Vector data cubes as a bridge between raster and vector worlds | July 17th-23rd 2023

Abstract

This talk introduces the concept of vector data cubes - multi-dimensional arrays where at least one dimension is composed of vector geometries - and its implementation in Python within a new library Xvec, built on top of Xarray, Shapely 2.0 and GeoPandas.

TalkPyData: Software Packages & Jupyter (2023)

Description

Vector geospatial data, such as points, lines and polygons, are primarily stored in one-dimensional arrays; in Python, typically as a GeoPandas' GeoSeries column within a data frame. At the same time, raster data representing, among others, satellite imagery or digital terrain models (DTM) are multi-dimensional arrays with a number of dimensions being anywhere from 2 (e.g. DTM) to N (e.g. multi-spectral time series from Sentinel 2), in Python mostly captured as Xarray objects. The two, raster and vector, rarely meet, and if so, we either transform one to the other using rasterisation or vectorisation or link vector geometries to a raster index via a unique identifier. However, there is a space in between that would benefit from multi-dimensional arrays with support for vector geometry.

This talk presents a concept of vector data cubes - multi-dimensional arrays where at least one dimension is composed of vector geometries - and its implementation in Python using Xarray, Shapely 2.0 and GeoPandas under the hood. Using the new Xvec package extending Xarray's abilities, we can assign an array of vector geometries as dimension coordinates and use the geospatial capabilities within the Xarray object. A typical use case can be a time series of a land cover proportion per region, where one dimension is composed of vector region boundaries, other as land use classes and a third one capturing time.
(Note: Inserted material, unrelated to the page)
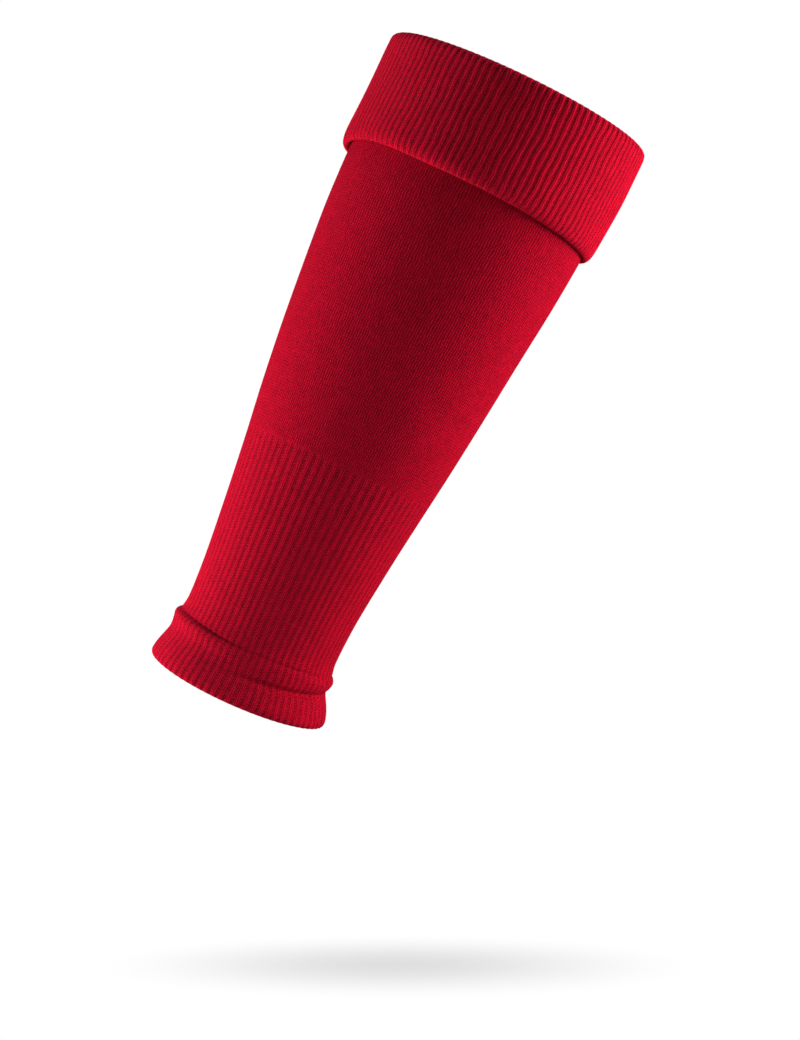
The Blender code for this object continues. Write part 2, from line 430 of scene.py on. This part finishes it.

While the same can be stored as a long-form data frame, it is not an efficient format due to a large amount of data replication. Using the vector data cube instead brings both efficiency and convenience as the included vector dimension can be directly used for indexing, plotting, and other operations that depend on the vector data and for which we would need to switch between Xarray and GeoPandas.

The speaker

Martin Fleischmann

I am a researcher in urban morphology and geographic data science focusing on quantitative analysis and classification of cities, remote sensing, and bits of AI. While not doing the research, I write open source software, promote open science and help others with their data.

I am an author or a maintainer of a range of open scientific software, including GeoPandas, the open source Python package for geographic data handling, momepy, the urban morphology measuring toolkit for Python, Xvec, the tool for vector data cubes, and PySAL, the Python library for spatial analysis.